**** Provided data ****

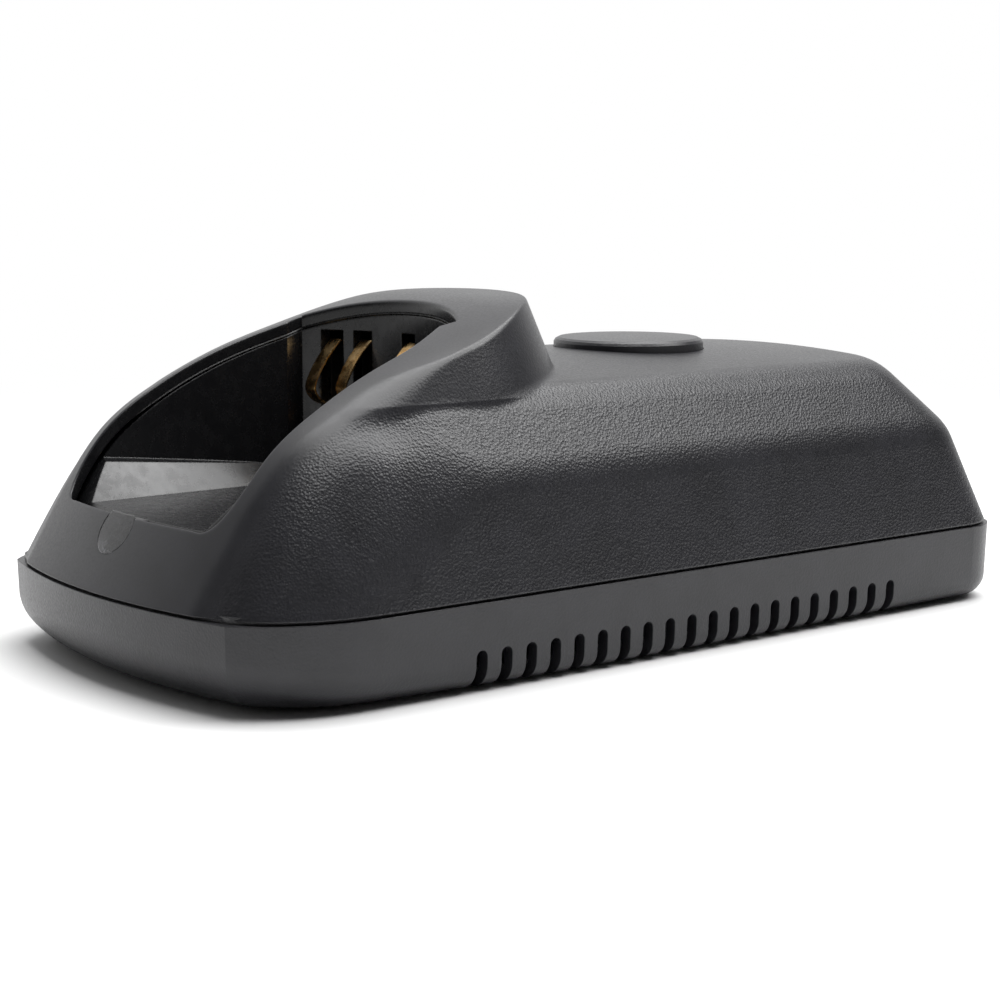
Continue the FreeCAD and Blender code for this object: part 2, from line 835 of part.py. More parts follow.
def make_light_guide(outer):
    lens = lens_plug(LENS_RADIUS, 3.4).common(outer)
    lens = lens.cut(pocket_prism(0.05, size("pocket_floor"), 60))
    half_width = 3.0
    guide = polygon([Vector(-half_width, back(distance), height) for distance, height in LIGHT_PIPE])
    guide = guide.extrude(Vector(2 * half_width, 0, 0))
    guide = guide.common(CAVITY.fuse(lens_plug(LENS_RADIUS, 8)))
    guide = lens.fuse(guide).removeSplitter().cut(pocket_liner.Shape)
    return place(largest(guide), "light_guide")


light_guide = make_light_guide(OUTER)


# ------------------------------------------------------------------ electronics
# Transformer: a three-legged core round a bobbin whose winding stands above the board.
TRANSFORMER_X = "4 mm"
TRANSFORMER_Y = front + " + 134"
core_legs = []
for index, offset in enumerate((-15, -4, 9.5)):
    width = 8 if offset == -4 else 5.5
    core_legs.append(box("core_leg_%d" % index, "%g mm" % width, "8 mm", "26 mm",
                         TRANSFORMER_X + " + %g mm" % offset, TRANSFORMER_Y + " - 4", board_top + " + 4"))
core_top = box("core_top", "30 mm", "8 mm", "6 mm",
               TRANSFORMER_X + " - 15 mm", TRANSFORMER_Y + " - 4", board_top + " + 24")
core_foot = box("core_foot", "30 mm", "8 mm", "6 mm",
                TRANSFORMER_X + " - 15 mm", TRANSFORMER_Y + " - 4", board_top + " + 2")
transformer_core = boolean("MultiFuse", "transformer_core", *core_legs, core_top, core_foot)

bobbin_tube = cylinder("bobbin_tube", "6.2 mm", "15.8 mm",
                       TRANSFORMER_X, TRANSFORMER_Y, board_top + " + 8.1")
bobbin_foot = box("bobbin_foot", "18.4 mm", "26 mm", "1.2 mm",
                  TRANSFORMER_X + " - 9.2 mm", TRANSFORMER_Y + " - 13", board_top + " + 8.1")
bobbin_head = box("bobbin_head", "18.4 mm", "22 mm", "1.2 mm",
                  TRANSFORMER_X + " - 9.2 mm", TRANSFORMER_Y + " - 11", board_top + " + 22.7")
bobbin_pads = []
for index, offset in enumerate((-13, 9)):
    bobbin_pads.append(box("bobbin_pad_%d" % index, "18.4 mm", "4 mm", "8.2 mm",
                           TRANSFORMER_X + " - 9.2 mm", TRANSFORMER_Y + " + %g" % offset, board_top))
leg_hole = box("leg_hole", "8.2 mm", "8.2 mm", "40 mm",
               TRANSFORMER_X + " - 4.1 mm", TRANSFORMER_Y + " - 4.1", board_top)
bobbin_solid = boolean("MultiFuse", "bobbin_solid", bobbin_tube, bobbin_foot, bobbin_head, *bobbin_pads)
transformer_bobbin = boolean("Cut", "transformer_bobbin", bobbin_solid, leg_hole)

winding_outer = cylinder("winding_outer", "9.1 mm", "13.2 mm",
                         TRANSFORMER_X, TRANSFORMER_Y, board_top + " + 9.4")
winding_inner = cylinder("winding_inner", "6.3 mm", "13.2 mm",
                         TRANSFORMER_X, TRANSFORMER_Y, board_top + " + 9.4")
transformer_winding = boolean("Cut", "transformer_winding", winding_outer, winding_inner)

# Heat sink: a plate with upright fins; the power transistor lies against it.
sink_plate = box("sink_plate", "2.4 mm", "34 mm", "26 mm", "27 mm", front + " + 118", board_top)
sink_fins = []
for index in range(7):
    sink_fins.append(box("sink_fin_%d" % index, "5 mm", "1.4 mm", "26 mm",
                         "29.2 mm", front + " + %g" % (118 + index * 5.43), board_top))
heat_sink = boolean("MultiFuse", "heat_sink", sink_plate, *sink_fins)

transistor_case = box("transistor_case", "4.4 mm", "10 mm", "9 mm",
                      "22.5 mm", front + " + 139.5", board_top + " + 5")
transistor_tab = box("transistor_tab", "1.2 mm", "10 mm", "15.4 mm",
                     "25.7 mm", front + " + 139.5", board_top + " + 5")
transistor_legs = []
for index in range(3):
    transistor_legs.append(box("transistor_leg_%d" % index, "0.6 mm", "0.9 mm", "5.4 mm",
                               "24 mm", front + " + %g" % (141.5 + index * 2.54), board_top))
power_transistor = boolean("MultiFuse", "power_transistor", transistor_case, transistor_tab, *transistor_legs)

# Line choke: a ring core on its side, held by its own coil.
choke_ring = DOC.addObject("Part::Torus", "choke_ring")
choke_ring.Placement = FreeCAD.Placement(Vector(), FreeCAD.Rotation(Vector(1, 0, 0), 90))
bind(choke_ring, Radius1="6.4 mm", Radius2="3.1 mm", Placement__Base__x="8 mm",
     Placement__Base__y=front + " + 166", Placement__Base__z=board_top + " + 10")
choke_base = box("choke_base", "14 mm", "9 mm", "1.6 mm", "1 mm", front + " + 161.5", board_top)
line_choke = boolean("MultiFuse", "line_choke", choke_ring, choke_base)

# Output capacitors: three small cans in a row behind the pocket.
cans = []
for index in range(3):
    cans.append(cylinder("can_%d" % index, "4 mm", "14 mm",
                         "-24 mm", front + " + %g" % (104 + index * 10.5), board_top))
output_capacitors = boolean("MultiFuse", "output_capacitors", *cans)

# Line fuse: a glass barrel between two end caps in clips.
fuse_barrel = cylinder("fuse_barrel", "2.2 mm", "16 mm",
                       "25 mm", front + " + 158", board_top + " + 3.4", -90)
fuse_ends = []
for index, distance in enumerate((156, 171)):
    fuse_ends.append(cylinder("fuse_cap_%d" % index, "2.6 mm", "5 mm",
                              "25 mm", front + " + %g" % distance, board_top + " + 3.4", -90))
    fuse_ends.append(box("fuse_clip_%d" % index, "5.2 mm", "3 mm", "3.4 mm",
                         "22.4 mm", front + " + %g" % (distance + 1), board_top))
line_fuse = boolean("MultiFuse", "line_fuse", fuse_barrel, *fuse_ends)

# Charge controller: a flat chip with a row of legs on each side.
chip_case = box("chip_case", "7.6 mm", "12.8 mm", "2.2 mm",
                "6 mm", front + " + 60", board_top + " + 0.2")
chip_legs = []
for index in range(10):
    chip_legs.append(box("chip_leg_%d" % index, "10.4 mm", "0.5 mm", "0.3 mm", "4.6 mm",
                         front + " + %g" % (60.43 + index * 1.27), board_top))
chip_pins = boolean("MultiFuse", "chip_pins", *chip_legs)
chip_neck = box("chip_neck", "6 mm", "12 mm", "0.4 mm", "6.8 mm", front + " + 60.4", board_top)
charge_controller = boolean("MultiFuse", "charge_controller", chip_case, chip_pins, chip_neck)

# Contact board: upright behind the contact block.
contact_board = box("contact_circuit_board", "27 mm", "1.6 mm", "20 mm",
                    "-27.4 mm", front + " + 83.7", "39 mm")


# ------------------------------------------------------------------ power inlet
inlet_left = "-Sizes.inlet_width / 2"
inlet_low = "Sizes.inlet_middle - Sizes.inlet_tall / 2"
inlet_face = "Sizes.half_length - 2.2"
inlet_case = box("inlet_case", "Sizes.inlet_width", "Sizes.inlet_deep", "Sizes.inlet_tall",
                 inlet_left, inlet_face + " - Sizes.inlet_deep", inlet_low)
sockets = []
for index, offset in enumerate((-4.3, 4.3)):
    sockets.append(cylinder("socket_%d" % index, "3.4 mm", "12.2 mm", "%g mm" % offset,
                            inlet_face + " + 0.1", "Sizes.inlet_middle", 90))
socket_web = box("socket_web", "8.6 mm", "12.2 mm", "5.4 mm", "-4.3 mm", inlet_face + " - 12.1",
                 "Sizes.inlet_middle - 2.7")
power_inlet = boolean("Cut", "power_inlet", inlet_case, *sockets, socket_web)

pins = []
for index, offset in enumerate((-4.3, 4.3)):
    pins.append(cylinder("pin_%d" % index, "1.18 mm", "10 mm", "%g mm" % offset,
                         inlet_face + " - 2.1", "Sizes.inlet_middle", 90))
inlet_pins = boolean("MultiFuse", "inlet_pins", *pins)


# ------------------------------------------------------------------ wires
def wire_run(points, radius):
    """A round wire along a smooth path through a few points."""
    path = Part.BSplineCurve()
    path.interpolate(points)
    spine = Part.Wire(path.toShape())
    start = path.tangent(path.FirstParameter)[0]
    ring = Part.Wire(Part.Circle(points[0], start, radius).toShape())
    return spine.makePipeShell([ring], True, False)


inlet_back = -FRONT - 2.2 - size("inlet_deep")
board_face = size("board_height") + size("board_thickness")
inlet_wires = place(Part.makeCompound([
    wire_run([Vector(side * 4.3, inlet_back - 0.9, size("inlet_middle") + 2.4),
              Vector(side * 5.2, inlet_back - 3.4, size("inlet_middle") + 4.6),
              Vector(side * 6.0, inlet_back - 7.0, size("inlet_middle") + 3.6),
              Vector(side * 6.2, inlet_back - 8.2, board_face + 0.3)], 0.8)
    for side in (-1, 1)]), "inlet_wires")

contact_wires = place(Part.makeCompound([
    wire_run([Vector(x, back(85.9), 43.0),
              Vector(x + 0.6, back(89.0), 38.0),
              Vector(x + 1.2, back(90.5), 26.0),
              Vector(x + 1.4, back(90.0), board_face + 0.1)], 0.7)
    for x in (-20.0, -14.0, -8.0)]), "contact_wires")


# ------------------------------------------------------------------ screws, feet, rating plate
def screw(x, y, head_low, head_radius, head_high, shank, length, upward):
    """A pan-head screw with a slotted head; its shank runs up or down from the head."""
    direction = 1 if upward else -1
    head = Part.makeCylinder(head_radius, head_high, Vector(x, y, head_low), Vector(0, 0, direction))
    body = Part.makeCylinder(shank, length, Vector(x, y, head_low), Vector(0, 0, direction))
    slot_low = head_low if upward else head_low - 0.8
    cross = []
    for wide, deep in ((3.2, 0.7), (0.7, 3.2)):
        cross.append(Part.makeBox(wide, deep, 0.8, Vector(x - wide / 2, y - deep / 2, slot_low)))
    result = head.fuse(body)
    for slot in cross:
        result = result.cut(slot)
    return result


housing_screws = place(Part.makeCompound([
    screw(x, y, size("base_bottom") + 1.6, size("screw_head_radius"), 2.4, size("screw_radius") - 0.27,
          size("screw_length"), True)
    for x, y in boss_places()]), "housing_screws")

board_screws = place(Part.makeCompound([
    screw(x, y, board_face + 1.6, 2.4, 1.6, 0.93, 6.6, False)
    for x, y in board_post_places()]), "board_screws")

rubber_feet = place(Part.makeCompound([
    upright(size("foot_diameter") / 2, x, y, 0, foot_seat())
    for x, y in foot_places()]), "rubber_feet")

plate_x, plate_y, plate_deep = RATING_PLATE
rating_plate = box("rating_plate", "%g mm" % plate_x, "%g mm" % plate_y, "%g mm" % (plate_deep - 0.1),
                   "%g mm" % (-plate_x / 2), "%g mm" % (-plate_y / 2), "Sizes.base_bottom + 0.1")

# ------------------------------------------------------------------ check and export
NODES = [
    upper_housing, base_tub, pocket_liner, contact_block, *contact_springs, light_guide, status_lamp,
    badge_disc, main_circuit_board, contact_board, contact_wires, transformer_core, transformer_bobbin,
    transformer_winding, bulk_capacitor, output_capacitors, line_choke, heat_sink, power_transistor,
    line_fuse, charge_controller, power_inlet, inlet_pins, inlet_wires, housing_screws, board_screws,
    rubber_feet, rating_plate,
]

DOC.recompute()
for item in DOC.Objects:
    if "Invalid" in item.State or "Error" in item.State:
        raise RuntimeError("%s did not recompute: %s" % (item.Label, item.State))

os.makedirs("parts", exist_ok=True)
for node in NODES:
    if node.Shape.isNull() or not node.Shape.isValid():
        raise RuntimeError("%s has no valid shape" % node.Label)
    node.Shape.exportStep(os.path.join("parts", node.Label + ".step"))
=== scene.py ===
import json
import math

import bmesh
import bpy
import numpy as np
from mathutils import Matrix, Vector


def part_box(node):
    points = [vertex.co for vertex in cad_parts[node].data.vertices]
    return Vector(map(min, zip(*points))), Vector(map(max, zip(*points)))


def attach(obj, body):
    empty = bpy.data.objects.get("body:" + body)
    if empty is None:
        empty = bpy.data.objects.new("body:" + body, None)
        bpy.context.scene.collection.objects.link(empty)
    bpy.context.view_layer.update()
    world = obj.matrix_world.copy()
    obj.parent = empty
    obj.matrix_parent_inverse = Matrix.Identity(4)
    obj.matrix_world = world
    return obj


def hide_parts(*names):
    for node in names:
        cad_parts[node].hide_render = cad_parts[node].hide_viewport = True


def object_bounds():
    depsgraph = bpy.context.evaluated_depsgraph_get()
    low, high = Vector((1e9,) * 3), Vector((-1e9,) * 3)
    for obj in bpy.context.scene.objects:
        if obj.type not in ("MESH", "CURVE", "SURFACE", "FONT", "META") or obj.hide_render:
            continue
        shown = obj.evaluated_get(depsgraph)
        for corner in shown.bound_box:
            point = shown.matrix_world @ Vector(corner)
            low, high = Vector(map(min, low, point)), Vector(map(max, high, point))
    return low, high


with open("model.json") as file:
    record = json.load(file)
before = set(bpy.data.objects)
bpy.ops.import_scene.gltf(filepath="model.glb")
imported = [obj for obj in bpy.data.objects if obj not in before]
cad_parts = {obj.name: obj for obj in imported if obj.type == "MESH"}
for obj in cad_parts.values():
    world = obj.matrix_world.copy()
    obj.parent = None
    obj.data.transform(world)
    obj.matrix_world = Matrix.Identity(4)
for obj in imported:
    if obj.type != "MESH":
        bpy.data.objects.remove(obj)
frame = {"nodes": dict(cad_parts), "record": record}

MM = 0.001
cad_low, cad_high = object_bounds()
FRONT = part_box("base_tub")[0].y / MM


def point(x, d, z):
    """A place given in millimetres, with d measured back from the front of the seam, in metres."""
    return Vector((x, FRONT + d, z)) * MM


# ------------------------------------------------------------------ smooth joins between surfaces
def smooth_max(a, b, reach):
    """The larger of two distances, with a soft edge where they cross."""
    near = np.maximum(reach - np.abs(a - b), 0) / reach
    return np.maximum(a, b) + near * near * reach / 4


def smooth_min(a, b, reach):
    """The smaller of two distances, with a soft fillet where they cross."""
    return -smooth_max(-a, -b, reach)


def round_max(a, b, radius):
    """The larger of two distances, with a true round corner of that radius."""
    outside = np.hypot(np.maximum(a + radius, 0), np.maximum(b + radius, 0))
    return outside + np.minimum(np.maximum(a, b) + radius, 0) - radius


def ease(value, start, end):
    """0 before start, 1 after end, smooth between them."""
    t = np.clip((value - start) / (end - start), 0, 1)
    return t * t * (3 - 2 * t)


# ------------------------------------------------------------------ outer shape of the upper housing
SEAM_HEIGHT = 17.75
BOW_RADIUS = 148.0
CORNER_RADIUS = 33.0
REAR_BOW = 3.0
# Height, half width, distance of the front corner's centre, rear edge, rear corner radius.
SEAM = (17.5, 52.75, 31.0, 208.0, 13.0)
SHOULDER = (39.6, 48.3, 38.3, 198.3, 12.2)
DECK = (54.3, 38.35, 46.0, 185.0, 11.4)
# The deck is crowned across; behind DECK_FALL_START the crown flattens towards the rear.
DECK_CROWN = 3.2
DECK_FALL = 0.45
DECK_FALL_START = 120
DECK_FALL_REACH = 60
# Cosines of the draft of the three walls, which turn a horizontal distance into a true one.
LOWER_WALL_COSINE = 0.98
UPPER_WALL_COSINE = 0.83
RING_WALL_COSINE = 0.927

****

[Task details]
Go back over the listing above and copy exactly the lines that begin at the line with "DOC.recompute()" and stop after the line with "depsgraph = bpy.context.evaluated_depsgraph_get()"; leave out every other line.

[Written response]
DOC.recompute()
for item in DOC.Objects:
    if "Invalid" in item.State or "Error" in item.State:
        raise RuntimeError("%s did not recompute: %s" % (item.Label, item.State))

os.makedirs("parts", exist_ok=True)
for node in NODES:
    if node.Shape.isNull() or not node.Shape.isValid():
        raise RuntimeError("%s has no valid shape" % node.Label)
    node.Shape.exportStep(os.path.join("parts", node.Label + ".step"))
=== scene.py ===
import json
import math

import bmesh
import bpy
import numpy as np
from mathutils import Matrix, Vector


def part_box(node):
    points = [vertex.co for vertex in cad_parts[node].data.vertices]
    return Vector(map(min, zip(*points))), Vector(map(max, zip(*points)))


def attach(obj, body):
    empty = bpy.data.objects.get("body:" + body)
    if empty is None:
        empty = bpy.data.objects.new("body:" + body, None)
        bpy.context.scene.collection.objects.link(empty)
    bpy.context.view_layer.update()
    world = obj.matrix_world.copy()
    obj.parent = empty
    obj.matrix_parent_inverse = Matrix.Identity(4)
    obj.matrix_world = world
    return obj


def hide_parts(*names):
    for node in names:
        cad_parts[node].hide_render = cad_parts[node].hide_viewport = True


def object_bounds():
    depsgraph = bpy.context.evaluated_depsgraph_get()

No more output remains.